Frequent implementation mistakes (and how to avoid them)

Mistake Why it fails Fix
Recording threats in slide decks Hard to audit; no workflow Use a register with required fields and change history
No differentiation between internal vs external Misses half the requirement Add a mandatory “Threat type” field and reporting
No owner or disposition Becomes a graveyard Require owner + disposition before closing triage
Threats not connected to risk decisions Looks performative Link each material threat to risk, remediation, or acceptance
External intel monitored but not recorded Identification without records Convert relevant items into threat entries with sources

Enforcement context and risk implications

NIST CSF is a framework, not itself a regulator with direct penalties in the provided materials 1. Your practical risk is indirect but real: if you cannot show that you systematically identify and record threats, you weaken the defensibility of your risk assessment, security prioritization, and third-party oversight. In audits, that typically shows up as a governance and evidence gap, not a tooling gap.

A practical 30/60/90-day execution plan

First 30 days (stand up the minimum viable control)

  • Assign a control owner (GRC) and operational owner (Security).
  • Choose the system of record and publish the threat record template.
  • Draft and approve the Threat Management Procedure and Threat Source Catalog.
  • Backfill an initial set of threats from recent incidents, pen tests, and top external advisories relevant to your stack.

Next 60 days (make it operational and auditable)

  • Start recurring triage meetings with minutes and decision logs.
  • Implement linkage rules: how threat entries generate risk entries and remediation tickets.
  • Add quality checks (required fields, review timestamps, owner present).
  • Produce the first management report: “Top recorded threats and dispositions.”

By 90 days (make it durable)

  • Expand coverage to product engineering and critical third parties.
  • Add closure and merge criteria so the register stays usable.
  • Run an internal audit-style test: pick recorded threats and trace them end-to-end (source → register → action).
  • Set recurring evidence collection in Daydream (procedure, register export, meeting minutes, sample records) so you can answer exam requests quickly.

Frequently Asked Questions

Do we need a dedicated threat intelligence platform to meet ID.RA-03?

No. The requirement is that threats are identified and recorded 1. A well-governed register plus documented sources and triage can meet the requirement without specialized tooling.

What’s the difference between a threat register and a risk register?

A threat register records threat conditions and scenarios; a risk register records evaluated risks with impact/likelihood and treatment decisions. In practice, you link them so material threats drive risk entries and remediation.

How do we prove we covered “internal” threats, not just external news?

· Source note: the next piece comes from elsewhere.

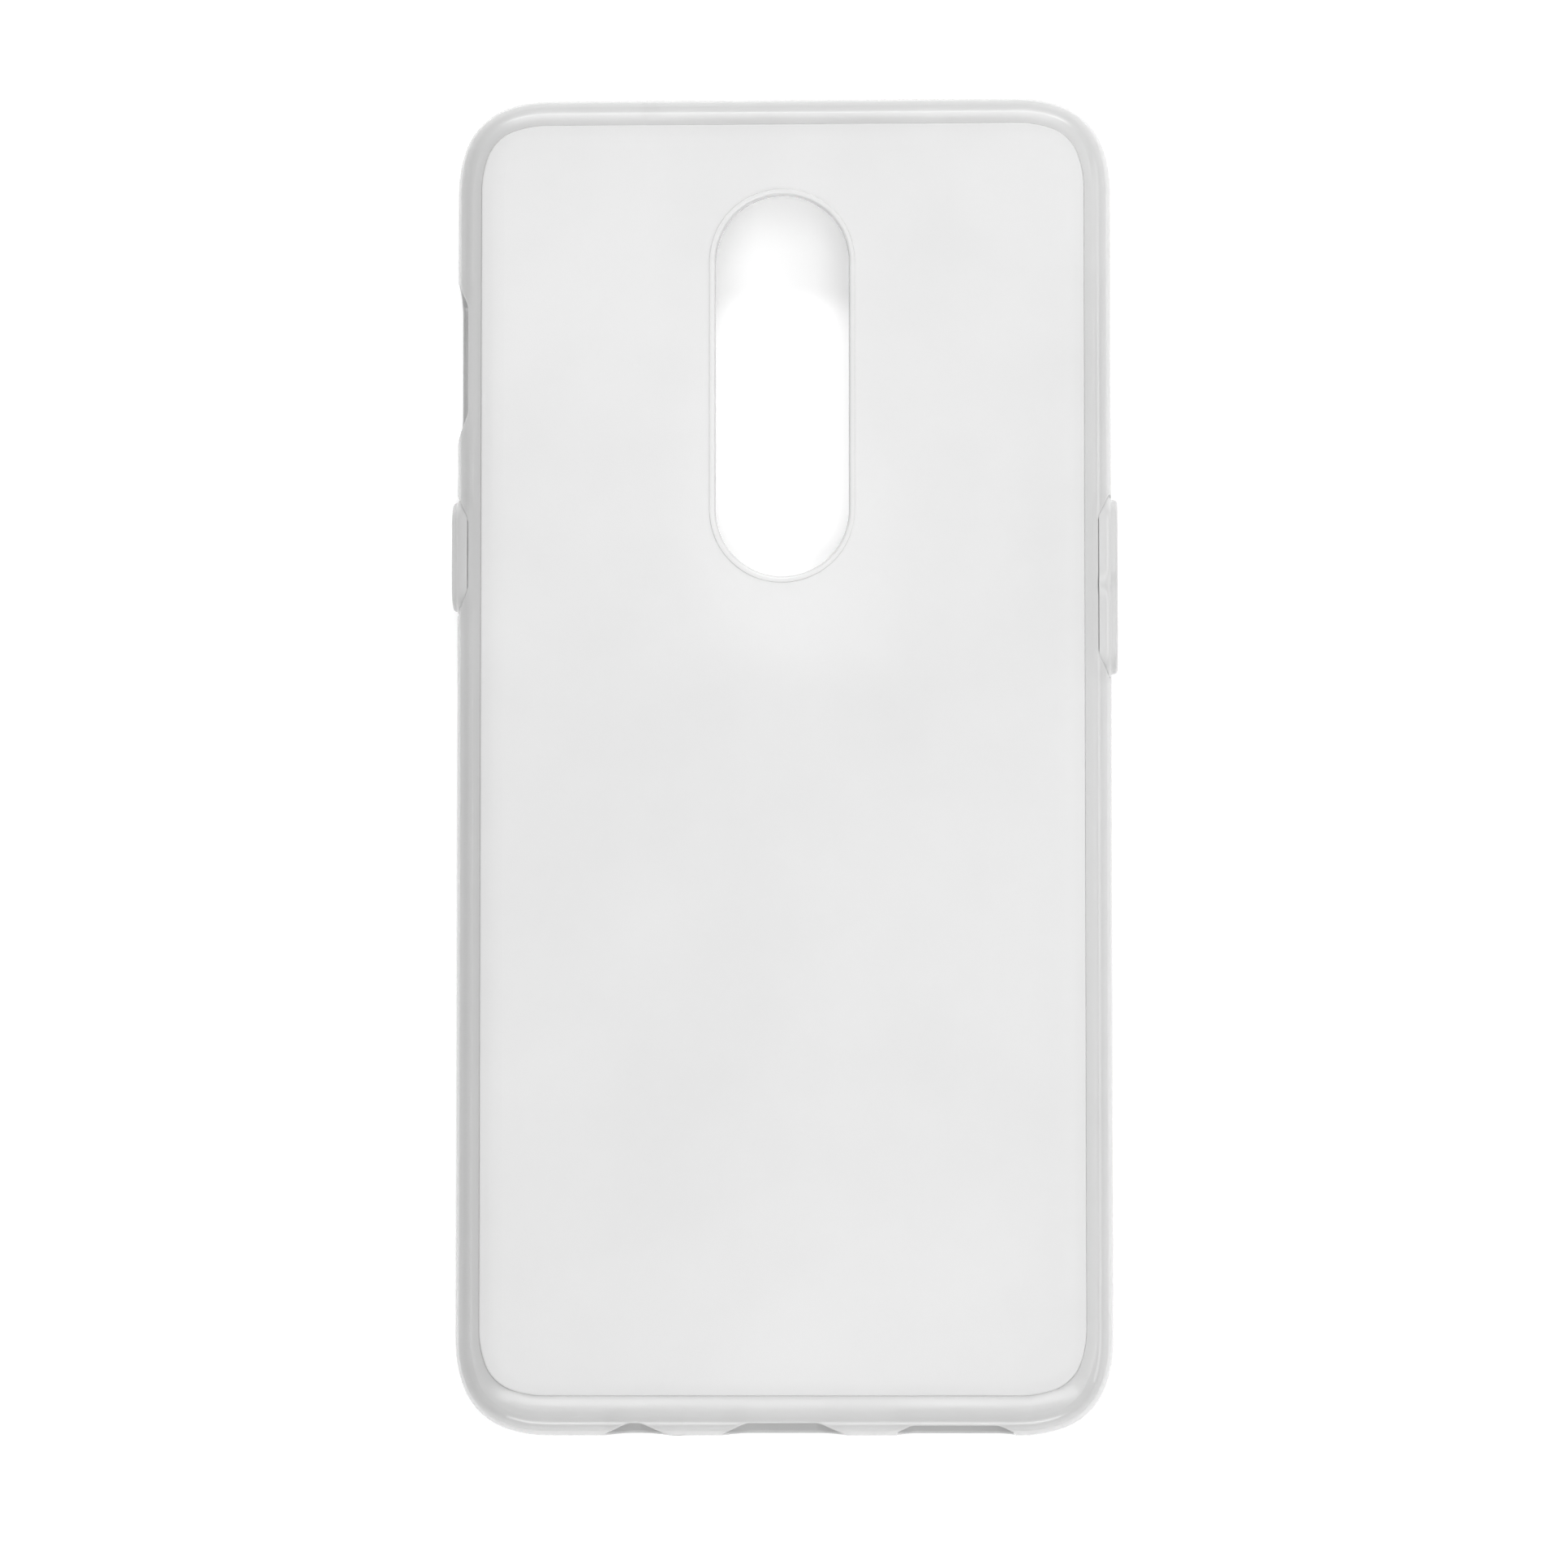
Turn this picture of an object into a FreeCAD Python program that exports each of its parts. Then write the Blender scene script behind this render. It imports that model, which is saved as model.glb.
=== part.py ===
"""A soft-edged phone case for one bare phone, modelled lying on its front lip.

+Z is up and is the outside of the case's back, +Y is the phone's top end, and -X is the side with the
power button, so a viewer who looks down on the case sees its back.  The origin is in the middle of the
flat front lip, at the level of the surface that the case lies on.

The case is a hard frosted back plate held in the groove of a soft bumper frame, with a soft rim round the
camera opening and three soft button pads.  Each pad sits in a window of the frame's wall, on a thin web
that lets it in.  The two volume pads are the ends of one key's cover, joined by a narrow waist that belongs
to their web.
Lengths are in millimetres.
"""

import FreeCAD
import Part
import math
import os

# The phone that the case holds.
PHONE_WIDTH = 75.4
PHONE_LENGTH = 155.7
PHONE_THICKNESS = 7.75

# The bumper frame.  A depth is measured inwards from the frame's widest outline, and a pocket depth from
# the pocket's wall.  The two end walls are thicker than the long ones.
PHONE_GAP = 0.1
WALL = 1.6
END_WALL = 2.55
LIP_HEIGHT = 0.85
LIP_REACH = 1.175
LIP_FOOT_START = 1.15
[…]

Show internal sources (SIEM/EDR, incidents, audits, vuln scans) in the source catalog and include internal-origin entries in the register. Make “internal/external” a required field and report on it 1.

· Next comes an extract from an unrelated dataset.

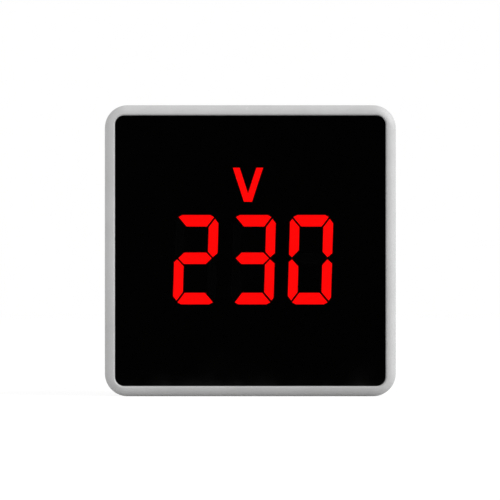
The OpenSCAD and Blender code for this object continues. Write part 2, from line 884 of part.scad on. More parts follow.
// One pin: a rounded tip, a seat in the end wall, a flange inside it and a cupped tail
module pin() color("lightgray") {
    difference() {
        turned() {
            difference() {
                translate([0, flange_y]) square([pin_d/2, pin_len - flange_y]);
                off_corner(pin_d/2, pin_len, pin_tip_r, 1, 1);
            }
            translate([0, flange_y]) square([pin_seat_d/2, -flange_y]);
            translate([0, flange_y]) square([flange_d/2, flange_t]);
            translate([0, tail_end_y]) square([tail_d/2, tail_len + cut]);
        }
        rod(tail_d/2, tail_end_y - cut, tail_end_y + tail_len/3);
    }
}

module left_pin() at(-pin_pitch/2, 0) pin();
module right_pin() at(pin_pitch/2, 0) pin();

retainer_r = 1.5;

module pin_retainer() color("white") {
    plate(retainer_y, flange_y) difference() {
        round_rect(retainer_l, retainer_h, retainer_r);
        for (i = [-1, 1]) translate([i*pin_pitch/2, 0]) circle(d = tail_d + 4*slip);
        circle(d = board_screw_d + 2*slip);
    }
}

module retainer_screw() color("silver") {
    reach = retainer_t + flange_t + end_wall/2 - 2*slip;
    translate([0, retainer_y, 0]) rotate([180, 0, 0])
        screw(board_screw_d, reach, board_screw_head_d, board_screw_head_h);
}

// Where a wire leaves the power board, outside and above the pin's tail
wire_out = 2.9;
wire_up = 3.4;
wire_rings = 16;
wire_sides = 12;

// The rise of an S-curve from 0 to 1, and its slope
function ease(s) = s*s*(3 - 2*s);
function ease_slope(s) = 6*s*(1 - s);

// One ring of points around the wire's line, which runs from shift to zero between y0 and y1
function wire_ring(s, shift, y0, y1) = let (
        across = [1, shift*ease_slope(s)/(y1 - y0)]/norm([1, shift*ease_slope(s)/(y1 - y0)]),
        centre = [shift*(1 - ease(s)), y0 + s*(y1 - y0)]
    ) [for (j = [0:wire_sides - 1]) let (
        side = wire_d/2*cos(360*j/wire_sides),
        rise = wire_d/2*sin(360*j/wire_sides)
    ) [centre[0] + side*across[0], centre[1] + side*across[1], rise]];

// A wire from the power board to a pin's tail, one S-curve in a plane
module wire(side) {
    shift = norm([wire_out, wire_up]);
    n = wire_sides;
    rings = [for (i = [0:wire_rings])
        each wire_ring(i/wire_rings, shift, power_board_back_y, tail_end_y - pin_slip)];
    skin = [for (i = [0:wire_rings - 1], j = [0:n - 1])
        [i*n + j, (i + 1)*n + j, (i + 1)*n + (j + 1) % n, i*n + (j + 1) % n]];
    ends = [[for (j = [0:n - 1]) j], [for (j = [n - 1:-1:0]) wire_rings*n + j]];
    at(side*pin_pitch/2, 0) rotate([0, -atan2(wire_up, side*wire_out), 0])
        polyhedron(points = rings, faces = concat(skin, ends));
}

module left_wire() color("saddlebrown") wire(-1);
module right_wire() color("steelblue") wire(1);

front_case();
rear_case();
case_screws();
face_tape();
display_face();
hundreds_segments();
tens_segments();
units_segments();
dark_segments();
unit_sign();
reflector();
display_board();
lamp_chips();
driver_chip();
chip_resistors();
header_strip();
header_pins();
power_board();
board_screws();
film_capacitor();
smoothing_capacitor();
bridge_rectifier();
varistor();
fuse_resistor();
zener_diode();
plug_body();
left_pin();
right_pin();
pin_retainer();
retainer_screw();
left_wire();
right_wire();
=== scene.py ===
import math

import bmesh
import bpy
from mathutils import Matrix, Vector


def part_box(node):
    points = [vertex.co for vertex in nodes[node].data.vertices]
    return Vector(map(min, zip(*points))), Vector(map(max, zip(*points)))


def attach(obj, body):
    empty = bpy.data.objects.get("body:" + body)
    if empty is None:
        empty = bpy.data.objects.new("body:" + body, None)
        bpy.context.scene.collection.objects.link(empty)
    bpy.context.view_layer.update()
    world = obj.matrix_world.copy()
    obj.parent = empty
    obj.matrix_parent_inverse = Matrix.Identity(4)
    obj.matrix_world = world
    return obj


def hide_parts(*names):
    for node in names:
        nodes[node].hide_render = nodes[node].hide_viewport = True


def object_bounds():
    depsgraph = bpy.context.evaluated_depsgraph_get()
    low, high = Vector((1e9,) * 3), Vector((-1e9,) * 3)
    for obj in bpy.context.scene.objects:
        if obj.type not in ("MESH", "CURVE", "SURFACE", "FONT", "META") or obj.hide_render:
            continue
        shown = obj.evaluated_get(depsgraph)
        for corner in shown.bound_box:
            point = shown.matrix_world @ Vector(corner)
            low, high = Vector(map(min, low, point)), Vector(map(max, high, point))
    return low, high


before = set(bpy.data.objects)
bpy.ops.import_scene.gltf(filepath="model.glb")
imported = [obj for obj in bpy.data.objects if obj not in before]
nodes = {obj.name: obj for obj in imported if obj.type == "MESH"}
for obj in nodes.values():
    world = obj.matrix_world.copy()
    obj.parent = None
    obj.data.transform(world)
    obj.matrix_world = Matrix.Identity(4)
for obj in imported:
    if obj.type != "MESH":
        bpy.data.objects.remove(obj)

# A plug-in mains voltmeter: a pale square case with a lit display in front and a round plug behind.
# Metres throughout, in the part's own frame: +Y points into the outlet, +Z is up.

cadLow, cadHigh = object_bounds()
mm = 0.001
sharpAngle = math.radians(40)  # faces that meet more sharply than this keep an edge between them
bpy.context.scene.view_settings.view_transform = "Standard"
print("frame: " + str(len(nodes)) + " nodes")


# Small helpers

def hexColor(code):  # an sRGB hex value as linear red, green, blue and alpha
    channels = [int(code[i:i + 2], 16) / 255 for i in (1, 3, 5)]
    return [c / 12.92 if c <= 0.04045 else ((c + 0.055) / 1.055) ** 2.4 for c in channels] + [1.0]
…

Can vulnerabilities be recorded as threats?

Sometimes. If a vulnerability represents a plausible adversary path in your environment, it can justify a threat entry with context (exposure, affected assets, exploitation signals). Otherwise, keep it in vulnerability management and reference it as a source.

How granular should threat entries be?

Granular enough to assign ownership and drive action, but not so granular that you create duplicates for every alert. Use merge rules (same scenario, same assets, same actor/path) and keep linkages to the underlying alerts or findings.

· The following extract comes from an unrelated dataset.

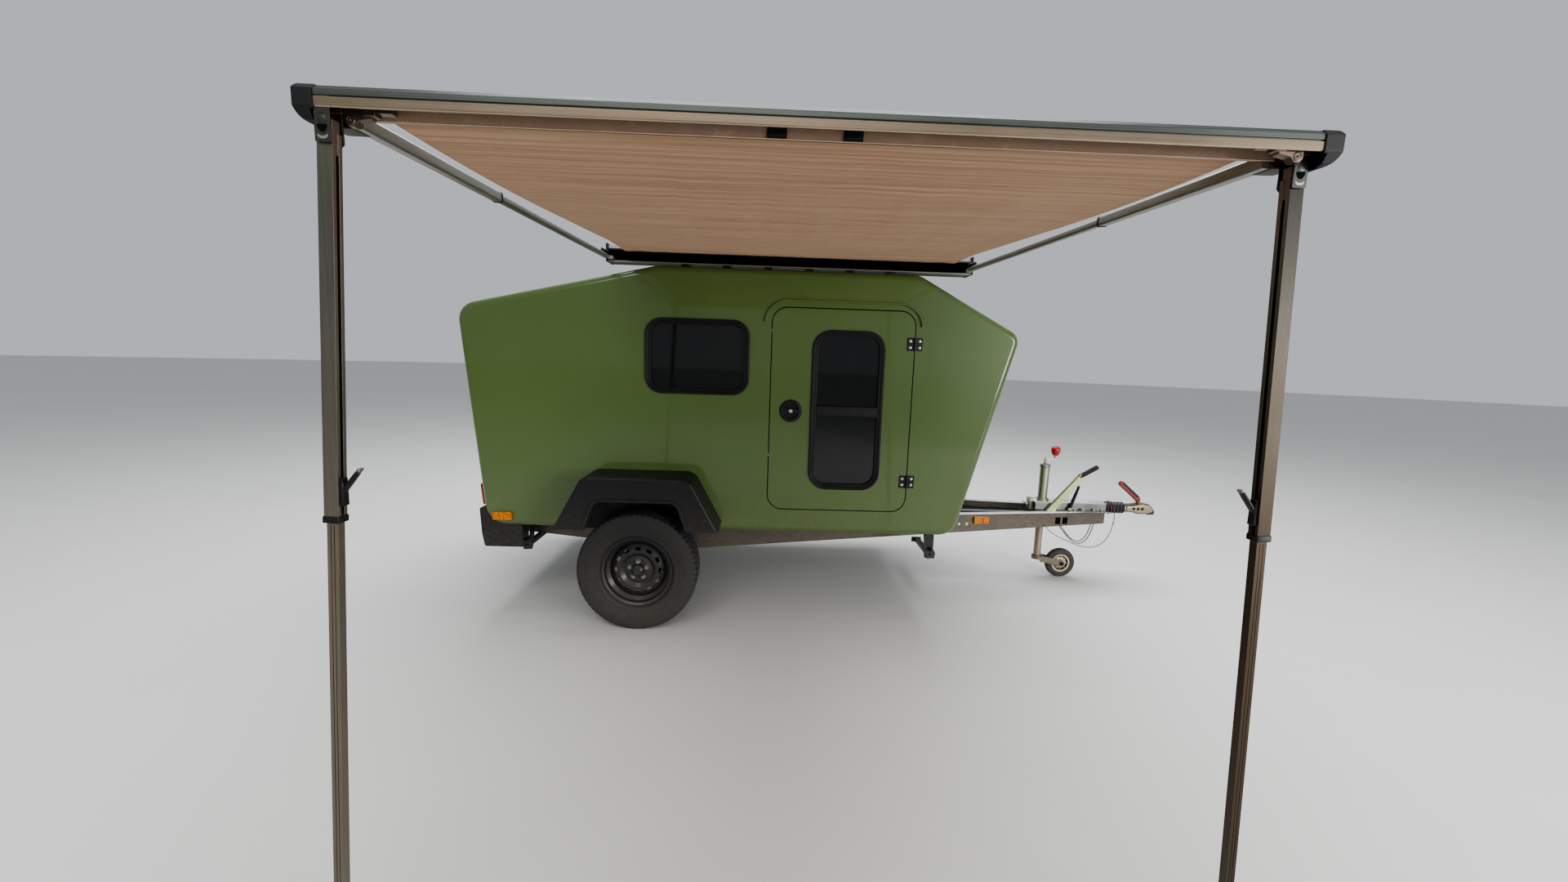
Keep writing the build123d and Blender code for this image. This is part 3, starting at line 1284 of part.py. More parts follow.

What evidence is most persuasive to auditors?

A current register export with completed fields, timestamps, and owners; written procedures and a source catalog; and examples showing traceability from threat identification to decisions and remediation work 1.

Footnotes

  1. NIST CSWP 29

  2. NIST CSF 1.1 to 2.0 Core Transition Changes

  3. NIST CSWP 29; NIST CSF 1.1 to 2.0 Core Transition Changes

Frequently Asked Questions

Do we need a dedicated threat intelligence platform to meet ID.RA-03?

No. The requirement is that threats are identified and recorded (Source: NIST CSWP 29). A well-governed register plus documented sources and triage can meet the requirement without specialized tooling.

What’s the difference between a threat register and a risk register?

A threat register records threat conditions and scenarios; a risk register records evaluated risks with impact/likelihood and treatment decisions. In practice, you link them so material threats drive risk entries and remediation.

How do we prove we covered “internal” threats, not just external news?

Show internal sources (SIEM/EDR, incidents, audits, vuln scans) in the source catalog and include internal-origin entries in the register. Make “internal/external” a required field and report on it (Source: NIST CSWP 29).

Can vulnerabilities be recorded as threats?

Sometimes. If a vulnerability represents a plausible adversary path in your environment, it can justify a threat entry with context (exposure, affected assets, exploitation signals). Otherwise, keep it in vulnerability management and reference it as a source.

How granular should threat entries be?

Granular enough to assign ownership and drive action, but not so granular that you create duplicates for every alert. Use merge rules (same scenario, same assets, same actor/path) and keep linkages to the underlying alerts or findings.

What evidence is most persuasive to auditors?

A current register export with completed fields, timestamps, and owners; written procedures and a source catalog; and examples showing traceability from threat identification to decisions and remediation work (Source: NIST CSWP 29).